As the market evolved, however, Dodge realized that a bigger and stronger van line would be needed in the future. Thus the B Series, introduced for 1971, offered both car-like comfort in its Sportsman passenger line or expansive room for gear and materials in its Tradesman cargo line. A chassis-cab version was also offered, for use with bigger cargo boxes or flatbeds.
Like the trucks, though, Chrysler’s dire financial straits of the late 1970s precluded any major updates for the vans for many years. Re badged as the Ram Van and Ram Wagon for 1981, this venerable design carried on for 33 years with little more than cosmetic and safety updates all the way to 2003.
The Daimler Chrysler merger of 1999 made it possible for Dodge to explore new ideas; hence the European-styled Mercedes-Benz Sprinter line of vans was brought over and given a Dodge styling treatment. Redesigned for 2006 as a 2007 model, the economical diesel-powered Sprinters have become very popular for city usage among delivery companies like FedEx and UPS in recent years. Because of their fuel efficiency major motor home manufacturer Thor Motor Coach made several Class C and Class A Motorhomes available on the Dodge Sprinter Chassis including their popular Four Winds Siesta & Chateau Citation product lines.
Dodge also offered a cargo version of its best-selling Caravan for many years, at first calling it the Mini Ram Van (a name originally applied to short-wheelbase B-Series Ram Vans) and later dubbing it the Caravan C/V (for “Cargo Van”). However, for model year 2011, the Caravan C/V was rebranded as a Ram, called the Ram C/V.
Sport utility vehicles
Dodge’s first experiments with anything like a sport utility vehicle appeared in the late 1950s with a windowed version of their standard panel-truck – known as the Town Wagon. These were built in the same style through the mid-1960s.
But the division didn’t enter the SUV arena in earnest until 1974, with the purpose-built Ramcharger. Offering the then-popular open body style and Dodge’s powerful V8 engines, the Ramcharger was a strong competitor for trucks like the Ford Bronco, Chevrolet Blazer and International Harvester Scout II.
Once again, though, Dodge was left with outdated products during the 1980s as the market evolved. The Ramcharger hung on through 1993 with only minor updates. When the Ram truck was redesigned for the 1994 model year, the Ramcharger was discontinued in the American and Canadian markets. A version using the updated styling was made for the Mexican Market but was never imported to the U.S. or Canada.
Instead, Dodge tried something new in 1997. Using the mid-sized Dakota pickup’s chassis as a base, they built the four-door Durango SUV with seating for eight people and created a new niche.
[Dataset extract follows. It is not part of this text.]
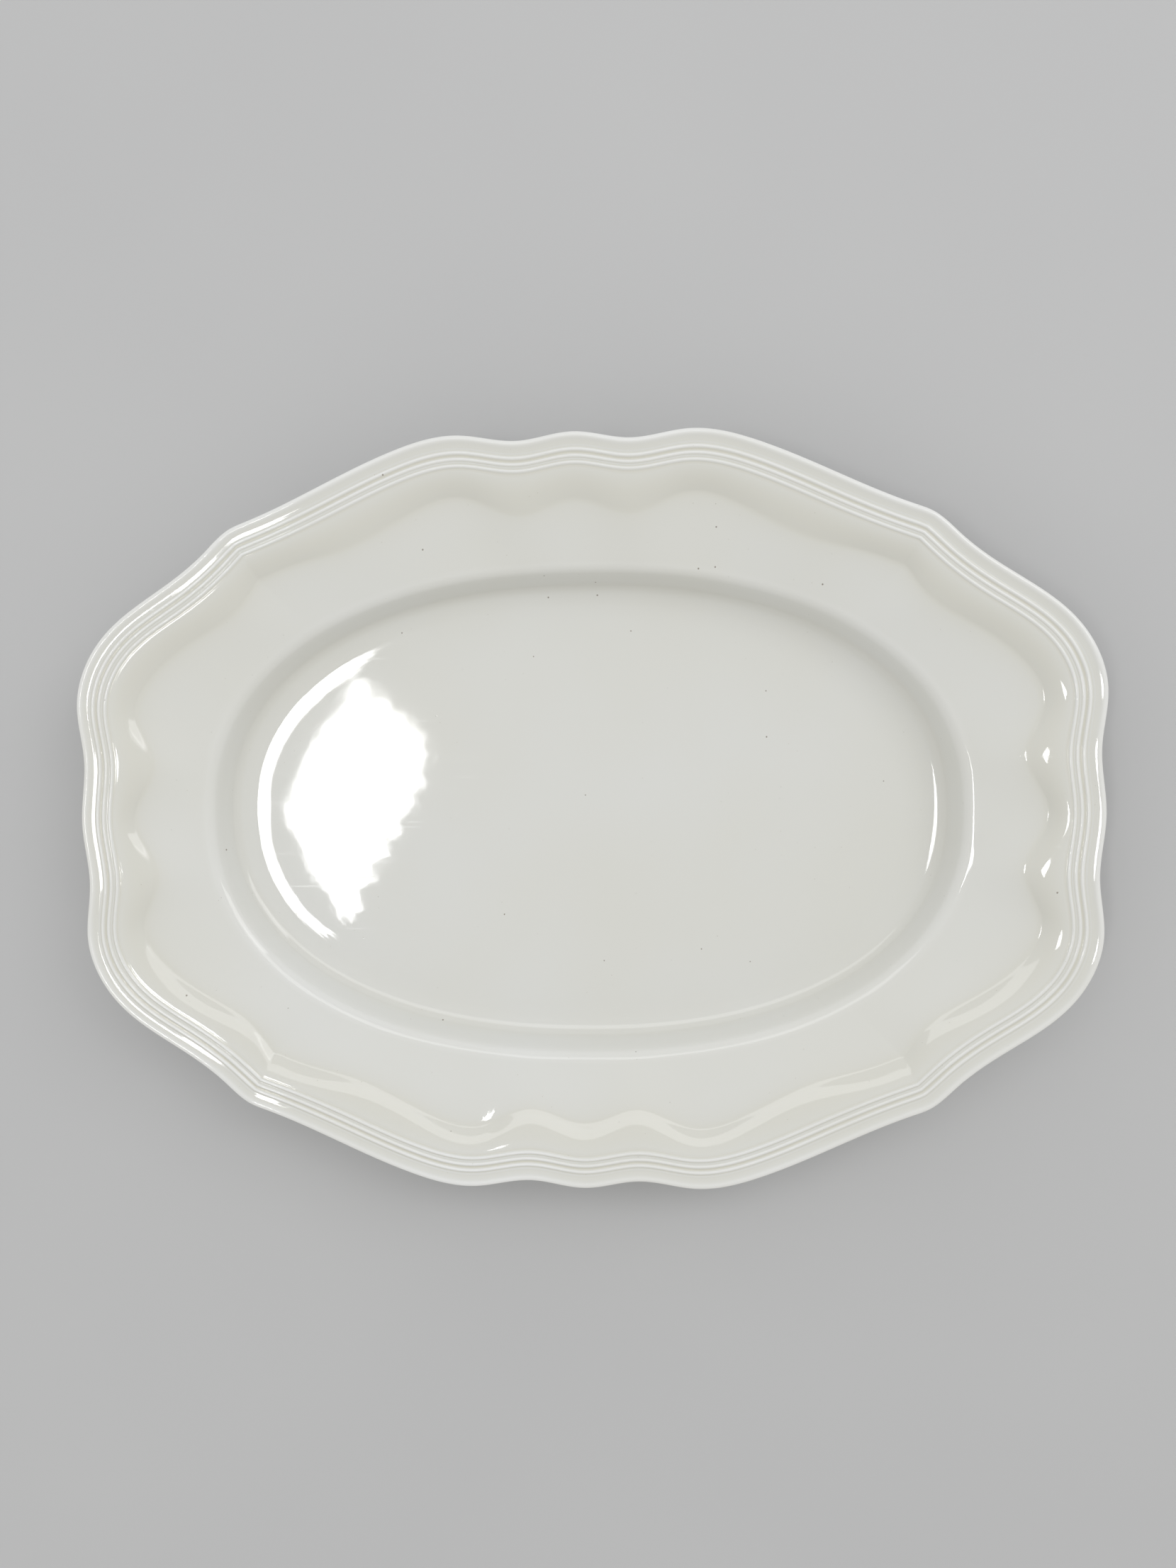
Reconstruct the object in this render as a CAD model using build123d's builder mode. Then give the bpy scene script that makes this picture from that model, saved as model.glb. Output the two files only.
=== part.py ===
from build123d import *
import os
from math import atan, atan2, cos, degrees, hypot, radians, sin, tan

# Oval china serving platter with a scalloped, reeded border. Millimetres.
# X runs the long way, Y across, Z up. The origin is the middle of the plane that the foot ring
# stands on.
#
# Every height is a ring: a closed outline at one level. A ring is placed by its station, the
# nominal distance in from the outer edge, and the rings follow the section of the piece from
# the well, over the border and lip, and back under to the foot.

# ---- driving dimensions ----
HALF_LENGTH = 178.0
HALF_WIDTH = 131.8
HEIGHT = 31.4
FLOOR_TOP = 8.0
BASE_HEIGHT = 3.0
WALL = 4.2
GLAZE = 0.3

# Stations of the guide outlines.
BORDER = 11.0
COVE = 24.0
SHOULDER = 47.0

# Border and lip.
LIP_RADIUS = 1.4
REEDS = 3
REED_PITCH = 2.2
FIRST_REED = 6.0
GROOVE_HEIGHT = 30.6
REED_RISE = 0.55
# The lip rolls over to this angle, then runs down to a near-level band beside the first groove.
# The band and the back of the lip are given as stations and heights.
LIP_ROLL = 66
LIP_BAND = [(2.6, GROOVE_HEIGHT + 0.42), (3.4, GROOVE_HEIGHT + 0.15), (4.4, GROOVE_HEIGHT + 0.02)]
LIP_BACK = [(3, 27.9), (7, 26.9)]

# Rim and cove.
COVE_FOOT = 12.6
COVE_HEIGHT = 26.4
RIM_SLOPE = 0.24
COVE_SLOPE = 0.55
COVE_EASE = 0.017
RIM_STATIONS = (COVE_FOOT, 14.5, 17, 20, 22.3, COVE - 0.5, COVE + 0.7, 35)
BACK_STATIONS = (COVE_FOOT, 16.5, 20, COVE)

# Cavetto, the wall between the rim and the well. The bends at its foot ease it to the level
# floor: each one's radius, and the angle at which it ends.
WALL_ANGLE = 64.0
SHOULDER_START = 46.2
SHOULDER_RADIUS = 5.5
FOOT_BENDS = [(5.0, 22.0), (18.0, 4.0), (70.0, 0.0)]
SHOULDER_STEPS = 4
BEND_STEPS = 3

# Ovals: half length, half width and squareness, where 2 is an ellipse.
SHOULDER_OVAL = (136.5, 88.0, 2.25)
WELL_OVAL = (116.5, 70.5, 2.15)

# Foot ring: its outer edge is placed inward from the well oval, and its sides lean in by the
# batter. The glaze stops at the glaze line, and the bare clay below it has a bevelled edge.
FOOT_OUTER = -4.0
FOOT_WIDTH = 4.6
FOOT_BATTER = 0.9
FOOT_BEVEL_WIDTH = 0.6
FOOT_BEVEL_HEIGHT = 0.5
GLAZE_LINE = 1.2
GLAZE_LINE_BATTER = 0.3
BASE_FILLET = 0.5
BASE_MARGIN = 6.0

# ---- guide outlines, one quarter of each from the end of X round to the end of Y ----
# Thirteen points: lobe, notch and shoulder lobe at the end, the flank, the bracket corner, and
# then the flank, lobe, notch and middle lobe of the long side.
BRACKET = 6
EDGE_POINTS = [
    (HALF_LENGTH, 0), (176.2, 22), (177.9, 42), (168.5, 64.5), (144, 83.2), (129.6, 94.2),
    (121.3, 101.5),
    (114.5, 104.5), (90, 115), (62, 127.1), (39, 131.6), (19, 129.2), (0, HALF_WIDTH),
]
BORDER_POINTS = [
    (167, 0), (165.2, 22), (166.9, 41), (160.2, 57), (138, 74), (122.5, 86),
    (115.6, 92.7),
    (110.5, 94.6), (85.5, 105), (58.5, 116.7), (39, 120.6), (19, 118.2), (0, 120.8),
]
COVE_POINTS = [
    (160.5, 0), (153, 20), (158.5, 37.5), (150.5, 53), (131, 67), (119, 75.5),
    (111.8, 85),
    (104, 88), (81.5, 94.8), (58, 106), (38.5, 111.3), (19, 105.3), (0, 110),
]
# The headings, in degrees, in which an outline reaches its bracket corner and leaves it.
EDGE = (EDGE_POINTS, (147, 147))
BORDER_LINE = (BORDER_POINTS, (135, 159))
COVE_LINE = (COVE_POINTS, (128, 164))


def oval(half_x, half_y, squareness):
    """A smooth oval whose points stand opposite the points of the scalloped edge."""
    points = []
    for x, y in EDGE_POINTS:
        turn = atan2(y / HALF_WIDTH, x / HALF_LENGTH)
        power = 2 / squareness
        points.append((half_x * max(cos(turn), 0) ** power, half_y * sin(turn) ** power))
    x, y = points[BRACKET]
    across = (x / half_x) ** (squareness - 1) / half_x
    along = (y / half_y) ** (squareness - 1) / half_y
    heading = degrees(atan2(across, -along))
    return points, (heading, heading)


def between(first, second, share):
    """The outline that lies between two others, point for point."""
    points = []
    for (x1, y1), (x2, y2) in zip(first[0], second[0]):
        points.append((x1 + share * (x2 - x1), y1 + share * (y2 - y1)))
    headings = [a + share * (b - a) for a, b in zip(first[1], second[1])]
    return points, headings


def outline(station):
    """The outline at a station: scalloped on the border, easing to an oval at the well."""
    if station <= BORDER:
        return between(EDGE, BORDER_LINE, station / BORDER)
    if station <= COVE:
        return between(BORDER_LINE, COVE_LINE, (station - BORDER) / (COVE - BORDER))
    shoulder = oval(*SHOULDER_OVAL)
    if station <= SHOULDER:
        return between(COVE_LINE, shoulder, (station - COVE) / (SHOULDER - COVE))
    if station <= FLOOR_EDGE:
        well = oval(*WELL_OVAL)
        return between(shoulder, well, (station - SHOULDER) / (FLOOR_EDGE - SHOULDER))
    inward = station - FLOOR_EDGE
    half_x, half_y, squareness = WELL_OVAL
    return oval(half_x - inward, half_y - inward, squareness)


def heading_vector(angle):
    return (cos(radians(angle)), sin(radians(angle)))


def ring(station, height):
    """One closed outline at its height, mirrored from its first quarter."""
    points, headings = outline(station)
    with BuildSketch(Plane.XY.offset(height)) as section:
        with BuildLine():
            Spline(*points[:BRACKET + 1], tangents=[(0, 1), heading_vector(headings[0])])
            Spline(*points[BRACKET:], tangents=[heading_vector(headings[1]), (-1, 0)])
            mirror(about=Plane.YZ)
            mirror(about=Plane.XZ)
        make_face()
    return section.sketch


def rings(section):
    return [ring(station, height) for station, height in section]


# ---- the section of the glazed piece, as (station, height) points ----
def arc(centre, radius, start, end, steps):
    """Points on an arc of the section, with angles in degrees from the inward direction."""
    points = []
    for step in range(steps + 1):
        angle = radians(start + (end - start) * step / steps)
        points.append((centre[0] + radius * cos(angle), centre[1] + radius * sin(angle)))
    return points


def bend(start, radius, start_angle, end_angle, steps):
    """Points that follow a start point round a bend, as the slope changes in degrees."""
    station, height = start
    side = 1 if end_angle > start_angle else -1
    points = []
    for step in range(1, steps + 1):
        angle = start_angle + (end_angle - start_angle) * step / steps
        across = sin(radians(angle)) - sin(radians(start_angle))
        along = cos(radians(angle)) - cos(radians(start_angle))
        points.append((station + side * radius * across, height + side * radius * along))
    return points


def wall_section(start, shoulder_radius, bottom, thickness):
    """The wall seen in section: the shoulder, a straight slope and the bends at its foot."""
    shoulder = [start] + bend(start, shoulder_radius, RIM_ANGLE, WALL_ANGLE, SHOULDER_STEPS)
    foot = [(0, 0)]
    angle = WALL_ANGLE
    for radius, end_angle in FOOT_BENDS:
        foot += bend(foot[-1], radius + thickness, angle, end_angle, BEND_STEPS)
        angle = end_angle
    slope_bottom = bottom - foot[-1][1]
    slope_end = shoulder[-1][0] + (shoulder[-1][1] - slope_bottom) / tan(radians(WALL_ANGLE))
    return shoulder + [(slope_end + across, slope_bottom + fall) for across, fall in foot]


def rim_height(station):
    """The top of the rim: an even slope, then a steeper cove that eases off at the border."""
    outward = COVE - station
    if outward < 0:
        return COVE_HEIGHT + RIM_SLOPE * outward
    return COVE_HEIGHT + COVE_SLOPE * outward - COVE_EASE * outward ** 2


def reed_section(middle):
    """A rounded reed between two rounded grooves, without its last groove point."""
    return [(middle + turn / 360 * REED_PITCH,
             GROOVE_HEIGHT + REED_RISE * (1 + cos(radians(turn))) / 2)
            for turn in (-180, -90, 0, 90)]


RIM_ANGLE = degrees(atan(RIM_SLOPE))
SHOULDER_TOP = (SHOULDER_START, rim_height(SHOULDER_START))
CAVETTO = wall_section(SHOULDER_TOP, SHOULDER_RADIUS, FLOOR_TOP, 0)
FLOOR_EDGE = CAVETTO[-1][0]
LIP_CENTRE = (LIP_RADIUS, HEIGHT - LIP_RADIUS)

# From the widest point of the lip, over the border and the rim, down to the floor of the well.
UPPER = arc(LIP_CENTRE, LIP_RADIUS, 180, LIP_ROLL, 5) + LIP_BAND
for reed in range(REEDS):
    UPPER += reed_section(FIRST_REED + reed * REED_PITCH)
UPPER += [(FIRST_REED + (REEDS - 0.5) * REED_PITCH, GROOVE_HEIGHT)]
UPPER += [(station, rim_height(station)) for station in RIM_STATIONS]
UPPER += CAVETTO

# From the lip, under the rim, down the outside of the wall to the outer flank of the foot.
UNDER = arc(LIP_CENTRE, LIP_RADIUS, 200, 250, 2) + LIP_BACK
UNDER += [(station, rim_height(station) - WALL) for station in BACK_STATIONS]
BACK_SHOULDER = (SHOULDER_START - WALL * sin(radians(RIM_ANGLE)),
                 SHOULDER_TOP[1] - WALL * cos(radians(RIM_ANGLE)))
FOOT_EDGE = FLOOR_EDGE + FOOT_OUTER
OUTER_WALL = wall_section(BACK_SHOULDER, SHOULDER_RADIUS - WALL, BASE_HEIGHT, WALL)
UNDER += [point for point in OUTER_WALL if point[0] < FOOT_EDGE - 2 * FOOT_BATTER]
UNDER += [(FOOT_EDGE - FOOT_BATTER, BASE_HEIGHT), (FOOT_EDGE - GLAZE_LINE_BATTER, GLAZE_LINE)]

# The glazed skin of the face and back, and of the base inside the foot ring.
FACE = UPPER[::-1] + UNDER
INNER_FOOT = FOOT_EDGE + FOOT_WIDTH
BASE = [
    (INNER_FOOT + GLAZE_LINE_BATTER, GLAZE_LINE),
    (INNER_FOOT + FOOT_BATTER, BASE_HEIGHT - BASE_FILLET),
    (INNER_FOOT + 2 * FOOT_BATTER, BASE_HEIGHT),
    (INNER_FOOT + BASE_MARGIN, BASE_HEIGHT),
]
# The bare clay that the platter stands on. Its bevels run on below the standing plane, which
# cuts them off flat.
BARE_FOOT = [
    (FOOT_EDGE, FOOT_BEVEL_HEIGHT),
    (FOOT_EDGE + 2 * FOOT_BEVEL_WIDTH, -FOOT_BEVEL_HEIGHT),
    (INNER_FOOT - 2 * FOOT_BEVEL_WIDTH, -FOOT_BEVEL_HEIGHT),
    (INNER_FOOT, FOOT_BEVEL_HEIGHT),
]


def inset(section):
    """The section moved into the clay by the thickness of the glaze."""
    moved = []
    for index, (station, height) in enumerate(section):
        before = section[max(index - 1, 0)]
        after = section[min(index + 1, len(section) - 1)]
        run, rise = after[0] - before[0], after[1] - before[1]
        length = hypot(run, rise)
        moved.append((station - GLAZE * rise / length, height + GLAZE * run / length))
    return moved


os.makedirs("parts", exist_ok=True)

# ---- fired clay body, with its foot ring ----
with BuildPart() as ceramic_body:
    loft(rings(inset(FACE) + BARE_FOOT + inset(BASE)), ruled=True, clean=False)
    split(bisect_by=Plane.XY, keep=Keep.TOP)
ceramic_body.part.label = "ceramic_body"
export_step(ceramic_body.part, "parts/ceramic_body.step")

# ---- glaze over the face, the lip and the back, down to the foot ring ----
with BuildPart() as glaze_coat:
    loft(rings(FACE + inset(FACE)[::-1]), ruled=True, clean=False)
glaze_coat.part.label = "glaze_coat"
export_step(glaze_coat.part, "parts/glaze_coat.step")

# ---- glaze over the base, inside the foot ring ----
with BuildPart() as glaze_base:
    loft(rings(BASE[::-1] + inset(BASE)), ruled=True, clean=False)
glaze_base.part.label = "glaze_base"
export_step(glaze_base.part, "parts/glaze_base.step")
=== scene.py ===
from math import atan, atan2, cos, degrees, hypot, radians, sin, sqrt, tan

import bpy
import numpy as np
from mathutils import Matrix, Vector


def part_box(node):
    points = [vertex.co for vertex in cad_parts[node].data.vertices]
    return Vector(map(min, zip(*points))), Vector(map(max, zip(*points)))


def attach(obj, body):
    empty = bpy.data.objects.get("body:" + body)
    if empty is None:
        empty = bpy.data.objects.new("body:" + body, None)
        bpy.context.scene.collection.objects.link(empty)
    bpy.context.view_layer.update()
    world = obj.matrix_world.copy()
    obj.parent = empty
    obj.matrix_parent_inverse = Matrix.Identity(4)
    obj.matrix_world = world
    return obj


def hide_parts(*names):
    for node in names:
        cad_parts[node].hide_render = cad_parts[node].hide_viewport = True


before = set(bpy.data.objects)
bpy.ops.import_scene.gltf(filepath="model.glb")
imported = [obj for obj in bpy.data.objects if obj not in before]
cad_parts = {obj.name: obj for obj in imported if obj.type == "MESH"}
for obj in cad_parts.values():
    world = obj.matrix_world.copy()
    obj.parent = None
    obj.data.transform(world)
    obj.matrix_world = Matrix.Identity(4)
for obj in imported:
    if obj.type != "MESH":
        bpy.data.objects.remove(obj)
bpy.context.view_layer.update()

# Oval china serving platter with a scalloped, reeded border, lying on its foot ring.
# Metres, Z up, X the long way. The origin is the middle of the plane that the ring stands on.
MM = 0.001

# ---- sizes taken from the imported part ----
coat_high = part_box("glaze_coat")[1]
HALF_LENGTH = coat_high.x
HALF_WIDTH = coat_high.y
HEIGHT = coat_high.z
FLOOR_TOP = 8.0 * MM
BASE_HEIGHT = 3.0 * MM
WALL = 4.2 * MM
GLAZE = 0.3 * MM

# Stations are distances in from the outer edge, where the guide outlines lie.
BORDER = 11.0 * MM
COVE = 24.0 * MM
SHOULDER = 47.0 * MM

# Border and lip. The lip rolls over to this angle, then runs down to the first groove.
LIP_RADIUS = 1.4 * MM
LIP_ROLL = 66
# Shares of the way from the lip to the first groove, and how sharply the fall eases off.
LIP_SHARES = (0.12, 0.25, 0.4, 0.57, 0.78)
LIP_EASE = 2.1
LIP_BACK = [(3 * MM, 27.9 * MM), (7 * MM, 26.9 * MM)]
REEDS = 3
REED_PITCH = 2.2 * MM
FIRST_REED = 6.0 * MM
GROOVE_HEIGHT = 30.6 * MM
REED_RISE = 0.55 * MM

# Rim and cove.
COVE_FOOT = 12.6 * MM
COVE_HEIGHT = 26.4 * MM
RIM_SLOPE = 0.24
COVE_SLOPE = 0.55
COVE_EASE = 0.017 / MM
COVE_BEND = 1.2 * MM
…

Sized between smaller SUVs (like the Chevrolet Blazer and Ford Explorer) and larger models (like the Chevrolet Tahoe and Ford Expedition), Durango was both a bit more and bit less[original research?] of everything. The redesigned version for 2004 grew a little bit in every dimension, becoming a full-size SUV (and thus somewhat less efficient), but was still sized between most of its competitors on either side of the aisle. For 2011 a new unibody Durango based on the Jeep Grand Cherokee was released. The 2011 Durango shrank slightly to size comparable to the original model.
Dodge also imported a version of Mitsubishi’s popular Montero (Pajero in Japan) as the Raider from 1987 to 1989.